> _Input material_
-- Start --
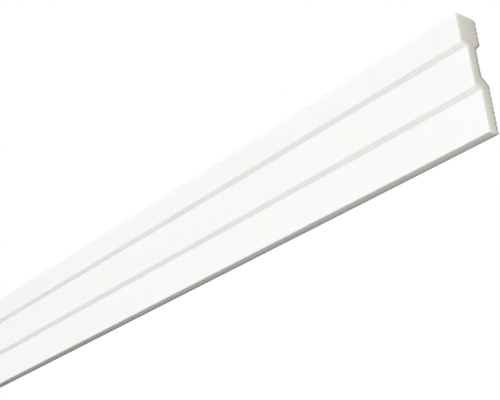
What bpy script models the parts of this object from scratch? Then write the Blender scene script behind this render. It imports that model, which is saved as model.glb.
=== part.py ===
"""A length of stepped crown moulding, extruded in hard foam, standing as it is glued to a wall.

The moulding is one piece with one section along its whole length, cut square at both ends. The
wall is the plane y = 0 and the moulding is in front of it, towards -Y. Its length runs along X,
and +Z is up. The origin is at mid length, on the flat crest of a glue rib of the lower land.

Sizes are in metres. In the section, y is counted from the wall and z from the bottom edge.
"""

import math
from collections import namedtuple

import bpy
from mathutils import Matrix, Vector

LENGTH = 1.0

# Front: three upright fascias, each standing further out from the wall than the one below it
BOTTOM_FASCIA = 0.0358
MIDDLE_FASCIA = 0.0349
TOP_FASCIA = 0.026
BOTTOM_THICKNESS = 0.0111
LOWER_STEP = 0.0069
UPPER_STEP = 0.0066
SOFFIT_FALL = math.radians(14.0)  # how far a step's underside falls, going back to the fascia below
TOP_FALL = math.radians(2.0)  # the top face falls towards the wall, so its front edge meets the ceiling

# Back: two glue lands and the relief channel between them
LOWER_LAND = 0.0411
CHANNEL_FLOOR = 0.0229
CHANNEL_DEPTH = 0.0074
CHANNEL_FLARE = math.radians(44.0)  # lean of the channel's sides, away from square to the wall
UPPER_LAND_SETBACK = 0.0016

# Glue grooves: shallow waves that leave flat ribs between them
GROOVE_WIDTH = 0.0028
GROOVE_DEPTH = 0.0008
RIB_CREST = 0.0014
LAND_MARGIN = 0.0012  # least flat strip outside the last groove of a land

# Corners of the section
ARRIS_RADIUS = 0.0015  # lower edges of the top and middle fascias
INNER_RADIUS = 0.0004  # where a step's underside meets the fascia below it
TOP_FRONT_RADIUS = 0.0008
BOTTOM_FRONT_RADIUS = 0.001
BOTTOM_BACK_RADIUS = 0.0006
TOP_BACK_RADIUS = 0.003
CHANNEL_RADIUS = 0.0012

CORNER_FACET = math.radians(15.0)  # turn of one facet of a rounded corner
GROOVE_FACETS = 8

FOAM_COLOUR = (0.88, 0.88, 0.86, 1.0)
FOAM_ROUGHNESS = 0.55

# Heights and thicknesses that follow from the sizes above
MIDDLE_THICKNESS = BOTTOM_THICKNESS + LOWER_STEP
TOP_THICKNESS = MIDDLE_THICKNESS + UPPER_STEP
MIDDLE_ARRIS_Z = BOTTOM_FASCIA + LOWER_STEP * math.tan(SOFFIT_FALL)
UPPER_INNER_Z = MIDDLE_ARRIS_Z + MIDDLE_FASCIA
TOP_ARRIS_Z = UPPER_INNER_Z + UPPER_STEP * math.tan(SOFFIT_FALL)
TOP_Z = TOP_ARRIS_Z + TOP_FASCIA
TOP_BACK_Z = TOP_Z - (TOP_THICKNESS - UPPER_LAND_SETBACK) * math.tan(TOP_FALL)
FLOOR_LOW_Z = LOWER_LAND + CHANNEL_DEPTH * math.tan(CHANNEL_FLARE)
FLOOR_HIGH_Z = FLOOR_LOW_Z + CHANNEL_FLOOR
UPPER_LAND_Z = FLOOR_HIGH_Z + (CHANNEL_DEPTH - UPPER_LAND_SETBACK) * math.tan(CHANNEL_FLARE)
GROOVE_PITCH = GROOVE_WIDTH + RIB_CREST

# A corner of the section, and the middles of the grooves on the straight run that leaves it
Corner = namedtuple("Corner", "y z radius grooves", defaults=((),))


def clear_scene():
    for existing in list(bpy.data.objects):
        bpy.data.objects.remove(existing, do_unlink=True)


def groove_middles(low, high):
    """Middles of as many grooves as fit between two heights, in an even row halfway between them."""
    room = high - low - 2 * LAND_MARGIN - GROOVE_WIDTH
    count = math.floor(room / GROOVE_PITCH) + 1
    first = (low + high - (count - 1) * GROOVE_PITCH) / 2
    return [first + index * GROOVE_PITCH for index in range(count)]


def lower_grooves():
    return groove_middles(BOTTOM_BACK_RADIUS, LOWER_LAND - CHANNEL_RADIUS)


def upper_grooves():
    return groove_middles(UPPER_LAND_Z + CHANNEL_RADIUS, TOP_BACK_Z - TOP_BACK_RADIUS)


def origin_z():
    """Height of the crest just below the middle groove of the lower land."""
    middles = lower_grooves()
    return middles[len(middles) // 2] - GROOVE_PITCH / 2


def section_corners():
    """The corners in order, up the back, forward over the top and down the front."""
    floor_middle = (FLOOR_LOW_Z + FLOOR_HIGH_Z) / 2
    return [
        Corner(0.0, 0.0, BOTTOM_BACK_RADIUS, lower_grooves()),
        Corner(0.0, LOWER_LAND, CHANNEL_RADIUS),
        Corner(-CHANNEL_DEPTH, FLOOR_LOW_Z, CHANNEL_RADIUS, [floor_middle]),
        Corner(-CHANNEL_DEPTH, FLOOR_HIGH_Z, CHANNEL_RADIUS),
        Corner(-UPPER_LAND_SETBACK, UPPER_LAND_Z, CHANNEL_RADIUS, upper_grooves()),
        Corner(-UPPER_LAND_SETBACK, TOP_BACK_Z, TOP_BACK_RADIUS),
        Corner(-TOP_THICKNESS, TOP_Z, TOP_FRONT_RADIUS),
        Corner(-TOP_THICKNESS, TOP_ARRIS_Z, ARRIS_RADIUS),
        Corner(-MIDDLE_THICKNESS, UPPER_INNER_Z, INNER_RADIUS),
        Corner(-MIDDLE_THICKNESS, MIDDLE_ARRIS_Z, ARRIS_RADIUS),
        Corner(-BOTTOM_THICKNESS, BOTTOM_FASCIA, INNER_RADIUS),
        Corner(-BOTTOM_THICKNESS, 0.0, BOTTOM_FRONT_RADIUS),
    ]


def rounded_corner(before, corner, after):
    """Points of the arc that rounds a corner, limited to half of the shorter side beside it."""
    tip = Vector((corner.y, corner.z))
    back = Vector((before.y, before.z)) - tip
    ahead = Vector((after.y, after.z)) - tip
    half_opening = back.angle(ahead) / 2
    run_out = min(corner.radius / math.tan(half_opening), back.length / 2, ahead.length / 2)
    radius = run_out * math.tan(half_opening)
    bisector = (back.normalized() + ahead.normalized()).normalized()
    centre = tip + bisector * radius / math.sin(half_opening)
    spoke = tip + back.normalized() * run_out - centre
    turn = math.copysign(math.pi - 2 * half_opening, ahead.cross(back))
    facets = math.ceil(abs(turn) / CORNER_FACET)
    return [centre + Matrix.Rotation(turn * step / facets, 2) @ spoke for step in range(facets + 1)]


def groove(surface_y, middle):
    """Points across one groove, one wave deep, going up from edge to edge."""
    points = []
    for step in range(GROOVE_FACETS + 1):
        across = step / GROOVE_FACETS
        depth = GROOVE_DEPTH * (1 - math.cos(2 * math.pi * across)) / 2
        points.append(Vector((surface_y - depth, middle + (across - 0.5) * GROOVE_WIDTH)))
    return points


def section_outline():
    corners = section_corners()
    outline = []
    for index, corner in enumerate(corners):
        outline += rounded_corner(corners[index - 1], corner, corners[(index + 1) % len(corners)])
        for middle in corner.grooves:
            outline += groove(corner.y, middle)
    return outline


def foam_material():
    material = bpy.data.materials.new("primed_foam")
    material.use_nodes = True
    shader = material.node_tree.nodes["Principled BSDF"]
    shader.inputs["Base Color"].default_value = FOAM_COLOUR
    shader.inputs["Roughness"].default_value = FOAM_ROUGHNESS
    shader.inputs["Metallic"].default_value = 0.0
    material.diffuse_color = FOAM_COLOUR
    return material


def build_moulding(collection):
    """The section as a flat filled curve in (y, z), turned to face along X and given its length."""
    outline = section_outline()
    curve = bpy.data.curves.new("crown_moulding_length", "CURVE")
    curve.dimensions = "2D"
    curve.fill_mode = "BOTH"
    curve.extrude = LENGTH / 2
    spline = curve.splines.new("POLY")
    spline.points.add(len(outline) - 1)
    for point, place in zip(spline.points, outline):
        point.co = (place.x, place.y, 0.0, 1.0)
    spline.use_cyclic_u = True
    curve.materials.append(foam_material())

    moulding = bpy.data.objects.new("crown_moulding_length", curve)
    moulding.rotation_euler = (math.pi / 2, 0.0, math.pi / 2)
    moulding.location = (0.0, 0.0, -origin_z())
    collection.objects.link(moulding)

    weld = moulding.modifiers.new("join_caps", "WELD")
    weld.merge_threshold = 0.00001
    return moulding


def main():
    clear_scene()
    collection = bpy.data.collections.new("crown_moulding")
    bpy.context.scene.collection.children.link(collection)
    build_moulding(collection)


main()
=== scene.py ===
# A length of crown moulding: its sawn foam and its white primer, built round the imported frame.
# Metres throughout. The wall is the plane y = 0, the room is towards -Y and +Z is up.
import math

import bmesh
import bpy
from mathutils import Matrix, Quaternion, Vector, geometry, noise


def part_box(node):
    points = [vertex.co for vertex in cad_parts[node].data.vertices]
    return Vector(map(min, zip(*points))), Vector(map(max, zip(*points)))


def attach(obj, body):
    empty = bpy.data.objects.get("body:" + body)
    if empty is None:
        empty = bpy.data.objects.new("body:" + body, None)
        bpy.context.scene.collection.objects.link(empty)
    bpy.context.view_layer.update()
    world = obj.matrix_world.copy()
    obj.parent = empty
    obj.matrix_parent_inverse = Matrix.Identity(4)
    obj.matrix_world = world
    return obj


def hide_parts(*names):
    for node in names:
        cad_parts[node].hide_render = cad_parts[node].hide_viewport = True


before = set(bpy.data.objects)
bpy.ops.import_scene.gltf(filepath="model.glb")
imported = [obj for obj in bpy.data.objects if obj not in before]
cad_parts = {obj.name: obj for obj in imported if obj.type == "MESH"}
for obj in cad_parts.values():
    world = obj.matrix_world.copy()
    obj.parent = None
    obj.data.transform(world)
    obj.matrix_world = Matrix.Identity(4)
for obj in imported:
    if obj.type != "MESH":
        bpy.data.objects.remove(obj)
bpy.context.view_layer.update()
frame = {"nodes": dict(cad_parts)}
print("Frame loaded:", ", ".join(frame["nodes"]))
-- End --
-- Start --
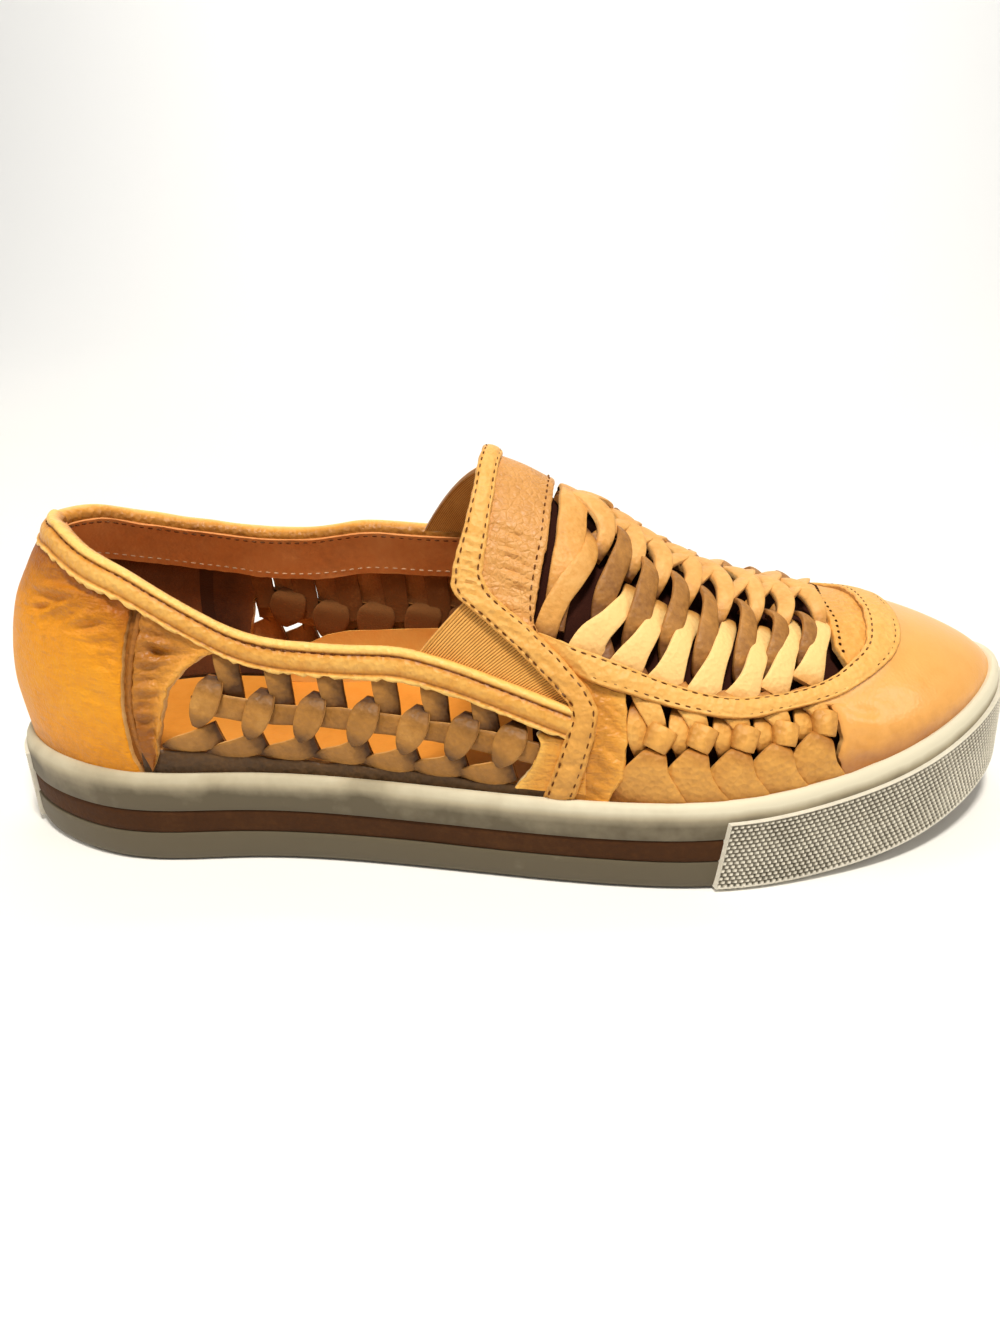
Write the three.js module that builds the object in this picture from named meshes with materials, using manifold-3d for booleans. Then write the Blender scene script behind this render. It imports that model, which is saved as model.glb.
-- End --
> _Directions_
Give again the run of lines that opens at the line with "moulding.location = (0.0, 0.0, -origin_z())" and closes at the line with "obj.matrix_parent_inverse = Matrix.Identity(4)", exactly, and only that run.

> _Written answer_
    moulding.location = (0.0, 0.0, -origin_z())
    collection.objects.link(moulding)

    weld = moulding.modifiers.new("join_caps", "WELD")
    weld.merge_threshold = 0.00001
    return moulding


def main():
    clear_scene()
    collection = bpy.data.collections.new("crown_moulding")
    bpy.context.scene.collection.children.link(collection)
    build_moulding(collection)


main()
=== scene.py ===
# A length of crown moulding: its sawn foam and its white primer, built round the imported frame.
# Metres throughout. The wall is the plane y = 0, the room is towards -Y and +Z is up.
import math

import bmesh
import bpy
from mathutils import Matrix, Quaternion, Vector, geometry, noise


def part_box(node):
    points = [vertex.co for vertex in cad_parts[node].data.vertices]
    return Vector(map(min, zip(*points))), Vector(map(max, zip(*points)))


def attach(obj, body):
    empty = bpy.data.objects.get("body:" + body)
    if empty is None:
        empty = bpy.data.objects.new("body:" + body, None)
        bpy.context.scene.collection.objects.link(empty)
    bpy.context.view_layer.update()
    world = obj.matrix_world.copy()
    obj.parent = empty
    obj.matrix_parent_inverse = Matrix.Identity(4)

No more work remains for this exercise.